Shares of BP have risen 5 percent so far this year, underperforming a 12 percent gain at larger rival Royal Dutch Shell Plc, which reports earnings July 26. BP stock was down 0.8 percent at 596.5 pence as of 12:40 p.m. in London.
Coryton Sale
The net income result included a gain of $741 million, mostly attributable to a $1 billion gain from the disposal of BP's Coryton refinery. Swiss-based Petroplus Holdings AG said June 1 it paid $1.6 billion for the refinery and other assets.

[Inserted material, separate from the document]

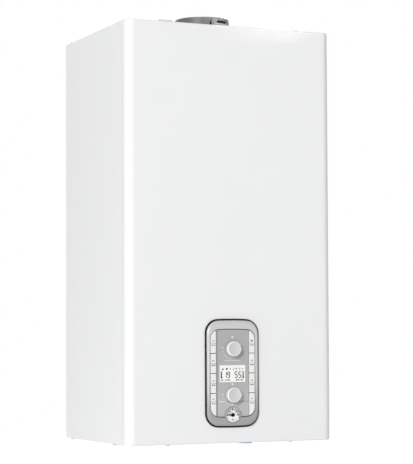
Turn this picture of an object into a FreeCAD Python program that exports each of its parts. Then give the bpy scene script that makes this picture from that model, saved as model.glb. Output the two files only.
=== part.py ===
import FreeCAD, Part
import math
import os

os.makedirs("parts", exist_ok=True)

# Frame: X across the boiler, -Y is the front, +Z is up, all in millimetres.
# The model is drawn from the casing's bottom edge and the wall, and is moved at the end so
# that the origin is midway between the two wall screws of the hanging bracket, on the wall.

# Casing
casing_width = 400.0
casing_height = 745.0
casing_depth = 319.0
sheet = 1.0
lap = 0.3
front_return = 18.0
front_seam = 1.6
front_corner = 16.0
side_bend = 2.0
side_flange = 26.0
edge_flange = 14.0
half = casing_width / 2
panel_rear = -casing_depth + front_return
frame_front = panel_rear + front_seam
roof_top = casing_height - sheet - lap
floor_top = 2 * sheet + lap

# Rear frame and hanging bracket
wall_step = 8.0
wall_lip = 15.0
frame_flange = 26.0
hang_height = 690.0
bracket_inset = 30.0
bracket_length = casing_width - 2 * bracket_inset
bracket_strip = 40.0
bracket_gauge = 2.0
wall_screw_inset = 20.0
wall_screw_pitch = bracket_length - 2 * wall_screw_inset
wall_screw_hole_r = 4.5
hook_inset = 60.0
hook_spacing = bracket_length - 2 * hook_inset
hook_width = 30.0
hook_drop = 12.0
hook_height = 20.0
back_plate = -wall_step
frame_face = back_plate - sheet - lap

# Front panel's hooks and the casing's screws
tab_spacing = 240.0
tab_width = 26.0
tab_rise = 4.5
tab_setback = 3.5
tab_clear_front = 1.7
tab_clear_back = 0.6
tab_clear_side = 0.8
tongue_width = 40.0
tongue_reach = 11.0
screw_r = 2.0
screw_flats = 3.4
screw_head_flats = 7.0
screw_head_height = 2.2
screw_length = 7.0
panel_screw_setback = 7.0
side_screw_inset = 20.0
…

Profit excluding one-time items and gains or losses from holding inventories fell 12 percent to $5.35 billion. That beat the $5.06 billion median estimate from eight analysts surveyed by Bloomberg. BP last beat analyst consensus forecasts in the second quarter of 2006.
Hayward told a press conference he's ``determined to fix'' BP's operational performance. He plans to simplify BP's organization and cut its head office workforce by 25 percent.
Oil and gas production in the quarter averaged 3.8 million barrels of oil equivalent a day, down 5.3 percent from the year- earlier period, and 2.8 percent less than the first quarter, BP said. The company reiterated that full-year daily output will be between 3.8 million barrels and 3.9 million barrels.
``BP sticks to its production guidance for the year and that is positive,'' Dimitri Willems, a fund manager at ING Investment Management in The Hague, who manages about 800 million euros ($1.1 billion) in energy stocks, said today by phone.
Russian Setback
BP and Shell both suffered setbacks in Russia last quarter at the hands of the country's state-run gas company.
OAO Gazprom last month forced a BP venture to surrender control of Kovykta, the biggest gas field in eastern Siberia. Gazprom also bought a majority stake in the Sakhalin-2 oil and gas project in April, cutting Shell's holding in half, to 27.5 percent.
Oil and gas output fell 2.2 percent last year amid project delays and Alaskan pipeline leaks. BP expects a revival in the second half when its delayed Atlantis platform in the Gulf of Mexico and other projects start.
Former CEO Browne and other BP executives yesterday won the dismissal of an investor lawsuit in New York accusing them of mismanaging the company by allowing Alaskan pipelines to deteriorate. BP has settled most of the death and injury lawsuits resulting from a Texas City refinery blast two years ago.
Refining Profit
``Perhaps there has been a culture of cutting costs and safety when times were hard and this has led to an accident prone nature,'' said Jane Coffey, head of equities at Royal London Asset Management, which oversees about $14 billion. ``They need to reassure the market that they've got the safety aspect under control.''
BP's refining division fared better in the quarter than its exploration business, with adjusted profit for refining and marketing surging 48 percent from a year earlier to $2.74 billion while exploration and production profit fell 12 percent to $6.89 billion.
Global refining margins averaged $16.66 a barrel in the second quarter, up from $12.59 a year earlier and $9.45 in the first quarter, according to an index published by BP. Brent crude futures averaged $68.66 a barrel, 2.5 percent less than the year-earlier period.
BP's 405,000 barrel-a-day refinery in Whiting, the largest in the Midwest, suffered as crude processing units and sulfur- reducing units were shut down in the quarter for maintenance work. The refinery will resume full production in the first half of 2008, BP said today.
BP's refinery in Texas City, which hasn't been running at full capacity for months, is expected to be able to process 400,000 barrels a day by the end of the year.